Aug 26, 2022 - Energy & Environment

What's missing from hurricane season? Hurricanes

Illustration of a house with a hurricane symbol shadow looming over it.

Illustration: Allie Carl/Axios

The Atlantic hurricane season to date has been unusually quiet, with not a single named storm since July 2, a feat that last occurred in 1982. However, our luck is likely to run out soon, scientists tell Axios.

Why it matters: Nature's strongest storms typically are the most costly weather-related disasters in a given year.

  • They are becoming more damaging due to human-driven climate change, which is causing tropical storms and hurricanes to grow more intense, roam further north than they used to and dump heavier rainfall.

The intrigue: The forecasts for the 2022 Atlantic hurricane season have been unanimous, with everyone from the federal government to university forecasting groups calling for an above average or much above average season.

  • "I’m a little surprised at the lack of activity to this point," said Matthew Rosencrans, lead seasonal hurricane forecaster for the National Oceanic and Atmospheric Administration (NOAA).
  • He said the quiet to this point is inconsistent with his forecast, but that the bulk of tropical storms and hurricanes typically form from late August through October.
  • “The interesting thing is that Aug. 20 and later during the last 70 years, represents 75% of all tropical cyclone activity across the Atlantic,” he said, noting that the storm numbers NOAA has forecast are still achievable.

Zoom in: A La Niña event in the tropical Pacific Ocean, which typically lessens upper level winds across the Atlantic, argues for an unusually active hurricane season.

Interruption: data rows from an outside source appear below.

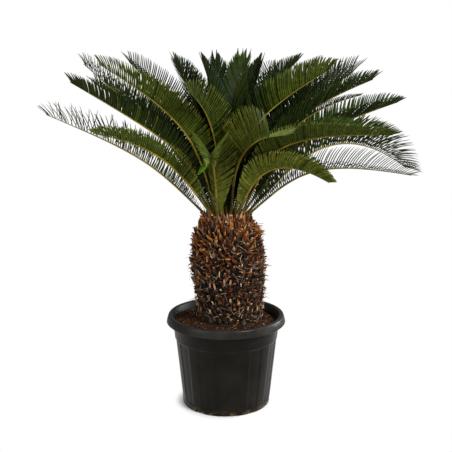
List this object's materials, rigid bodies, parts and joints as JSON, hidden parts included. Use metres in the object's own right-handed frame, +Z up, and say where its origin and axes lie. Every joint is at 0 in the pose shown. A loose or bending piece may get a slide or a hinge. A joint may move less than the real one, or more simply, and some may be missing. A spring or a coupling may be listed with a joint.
{
  "type": "potted sago palm",
  "caption": "Sago palm with a stout scaly trunk and a broad crown of stiff feather-shaped fronds, growing in a round plastic nursery pot.",
  "frame": {"origin": "centre of the pot's flat underside, on the pot's own axis", "axes": "+Z up along the pot's axis; -Y towards the plant's front, +X to its right as seen from the front"},
  "size_m": [1.6407, 1.2764, 1.4875],
  "materials": {
    "pot": "satin",
    "soil": "matte",
    "bark": "matte",
    "frond": "satin"
  },
  "bodies": {
    "root": {"pot": "pot", "soil": "soil", "trunk": "bark", "frond_front_centre": "frond", "frond_front_hooked": "frond", "frond_front_upright": "frond", "frond_front_right_low": "frond", "frond_front_left_low": "frond", "frond_front_left_high": "frond", "frond_front_right_high": "frond", "frond_right_a": "frond", "frond_right_b": "frond", "frond_right_c": "frond", "frond_right_d": "frond", "frond_right_arched": "frond", "frond_right_e": "frond", "frond_right_f": "frond", "frond_right_g": "frond", "frond_right_h": "frond", "frond_left_a": "frond", "frond_left_b": "frond", "frond_left_c": "frond", "frond_left_d": "frond", "frond_left_e": "frond", "frond_top_a": "frond", "frond_top_b": "frond", "frond_top_c": "frond", "frond_top_d": "frond", "frond_top_e": "frond", "frond_top_f": "frond", "frond_top_g": "frond", "frond_back_a": "frond", "frond_back_b": "frond", "frond_back_c": "frond", "frond_back_d": "frond", "frond_back_e": "frond", "frond_back_f": "frond", "frond_back_g": "frond"}
  },
  "joints": []
}
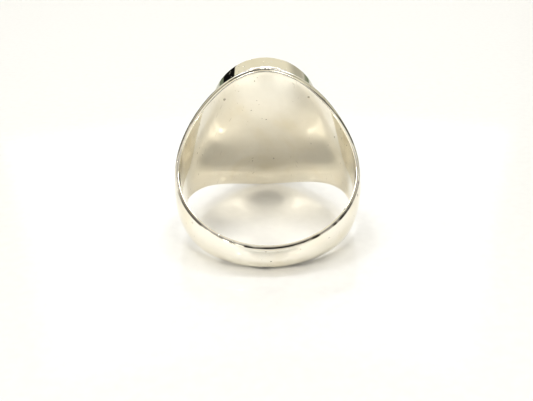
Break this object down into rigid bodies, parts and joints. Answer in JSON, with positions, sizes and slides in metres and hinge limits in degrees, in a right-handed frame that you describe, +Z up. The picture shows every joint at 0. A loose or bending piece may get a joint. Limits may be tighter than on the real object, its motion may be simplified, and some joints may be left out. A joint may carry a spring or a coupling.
{
  "type": "signet ring",
  "caption": "Closed-back signet ring: a narrow domed shank flares into a tall oval head with a straight bezel that holds a low-domed stone.",
  "frame": {"origin": "On the surface the ring lies on, under the middle of its box. The ring lies on its side, as it rests by itself.", "axes": "+Z up from the surface, +Y from the shank towards the head, +X across the ring. The finger hole's axis leans 20.6 degrees from +Z towards -Y."},
  "size_m": [0.021, 0.0255, 0.0179],
  "materials": {
    "polished_silver": "polished",
    "silver_solder": "polished",
    "green_stone": "polished",
    "cement": "matte"
  },
  "bodies": {
    "root": {"band": "polished_silver", "bezel": "polished_silver", "stone_bearing": "polished_silver", "bezel_solder": "silver_solder", "stone": "green_stone", "stone_cement": "cement"}
  },
  "joints": []
}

  • However, the Atlantic is behaving as if it does not recognize the La Niña exists. There has been persistent above average wind shear across the Caribbean, tearing apart nascent storms that try to get going.
  • In addition, across the so-called "main development region" of the Atlantic, there has been an abundance of dry air at the mid-levels of the atmosphere. This, too, discourages tropical cyclone development.
  • According to Phil Klotzbach, a researcher at Colorado State University and seasonal hurricane forecaster, there are indications that both of these obstacles may start to move out of the way during the next couple of weeks.

Context: The lack of hurricanes striking the U.S. so far this season has been a welcome respite given that much of the country has had to contend with extreme heat, pervasive drought, and five 1,000-year rainstorms in as many weeks.

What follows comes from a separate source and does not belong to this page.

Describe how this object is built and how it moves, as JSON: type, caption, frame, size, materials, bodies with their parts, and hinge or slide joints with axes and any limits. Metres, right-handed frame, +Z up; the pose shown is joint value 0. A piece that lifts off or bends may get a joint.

What they're saying: Michael Lowry, a hurricane specialist with WPLG-TV in Miami, tells Axios that the lack of a pickup in activity this late in August means there are diminishing odds for an above average season, despite what all the forecasts are calling for.

  • "With each passing day, the silence in the Atlantic grows louder," Lowry said in an email.
  • Kim Wood, a meteorologist at Mississippi State University, said clusters of thunderstorms moving off Africa, known as tropical waves, need certain conditions in order to become more organized.
  • "The ocean is warm enough to support the strong thunderstorms needed for one of these waves to become a tropical storm, but the atmosphere needs to cooperate too," Wood said via email. "These tropical waves also need rising moist air and low vertical wind shear."

Yes, but: All it takes is one significant hurricane striking the U.S. coast to make for a deadly and costly season.

  • Hurricane Andrew, for example, devastated portions of South Florida 30 years ago this week, during an otherwise inactive season.
  • "Those in the hurricane zone shouldn’t become prey to the whims of Mother Nature," Lowry said. "One storm is all it takes and for us in South Florida, historically our greatest risk for a hurricane strike doesn’t come until October."

The bottom line: NOAA's Rosencrans cautioned Americans against becoming complacent at the lack of a hurricane so far.

  • “Use this as extra time to prepare now, because eventually a hurricane will develop that could impact where you live or where your loved ones live,” he said.